Do you use a library or compiler with support for the TR24731-1 functions? If so, which compiler or library and on which platform(s)?

Yes, Visual Studio 2005 & 2008 (for Win32 development obviously).

Did you uncover any bugs as a result of fixing your code to use these functions?

Sort of.... I wrote my own library of safe functions (only about 15 that we use frequently) that would be used on multiple platforms -- Linux, Windows, VxWorks, INtime, RTX, and uItron. The reason for creating the safe functions were:

  • We had encountered a large number of bugs due to improper use of the standard C functions.
  • I was not satisfied with the information passed into or returned from the TR functions, or in some cases, their POSIX alternatives.

Once the functions were written, more bugs were discovered. So yes, there was value in using the functions.

Which functions provide the most value?

Safer versions of vsnprintf, strncpy, strncat.

Are there any that provide no value or negative value?

fopen_s and similar functions add very little value for me personally. I'm OK if fopen returns NULL. You should always check the return value of the function. If someone ignores the return value of fopen, what is going to make them check the return value of fopen_s? I understand that fopen_s will return more specific error information which can be useful in some contexts. But for what I'm working on, this doesn't matter.

Are you planning to use the library in the future?

We are using it now -- inside our own "safe" library.

Are you tracking the TR24731-2 work at all?


  • Thanks for the information, Kevin.
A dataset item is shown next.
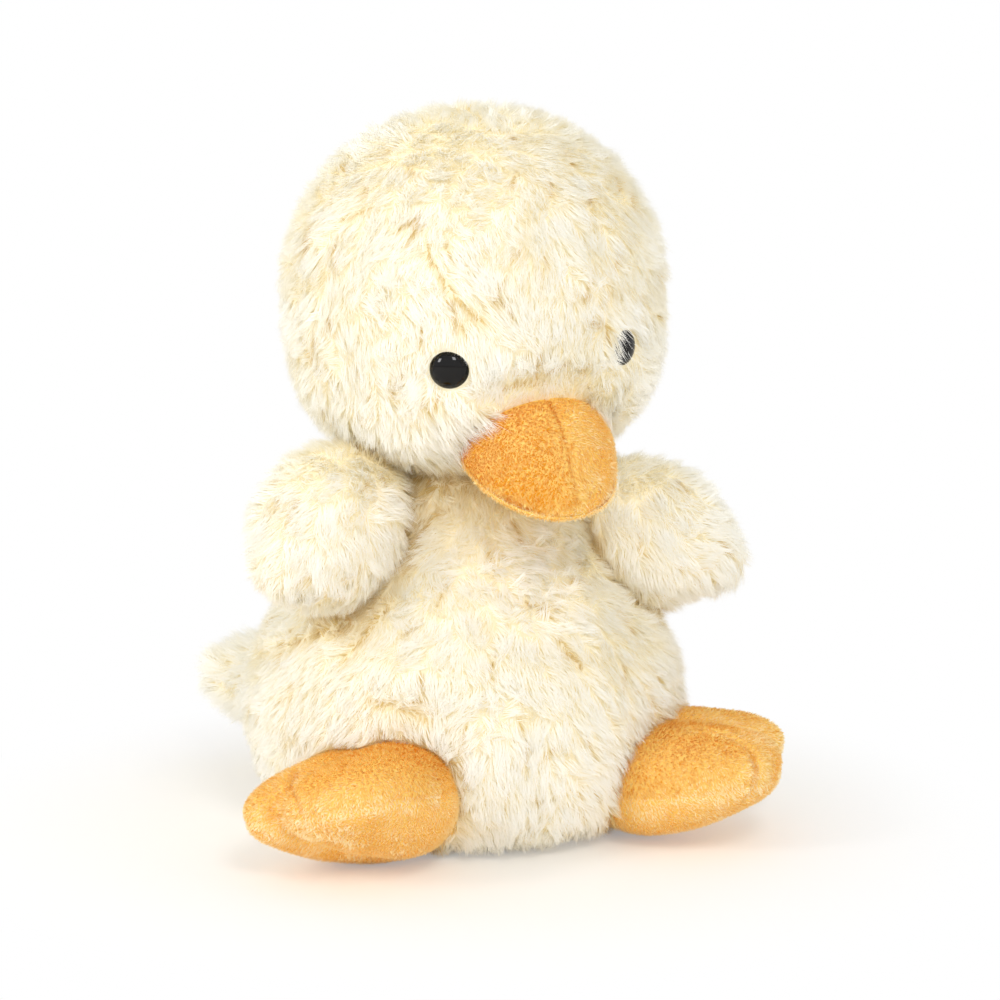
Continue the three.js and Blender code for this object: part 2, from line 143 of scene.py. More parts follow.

May 15, 2009 at 16:52

No, these functions are absolutely useless and serve no purpose other than to encourage code to be written so it only compiles on Windows.

snprintf is perfectly safe (when implemented correctly) so snprintf_s is pointless. strcat_s will destroy data if the buffer is overflowed (by clearing the concatenated-to string). There are many many other examples of complete ignorance of how things work.

The real useful functions are the BSD strlcpy and strlcat. But both Microsoft and Drepper have rejected these for their own selfish reasons, to the annoyance of C programmers everywhere.

  • 2
    Thanks for the input. I'm not sure 'complete ignorance' is appropriate, but I agree that the new functions are not always as much of an improvement as it could have been. Feb 11, 2014 at 21:19
  • 1
    I would think an strlcat-style function could more have efficiently accepted a pointer to the end of the destination buffer and returned a pointer to the trailing null byte of the destination. That would have allowed the return value from one call to be passed to another to concatenate multiple values onto a string without having to re-scan the destination string each time.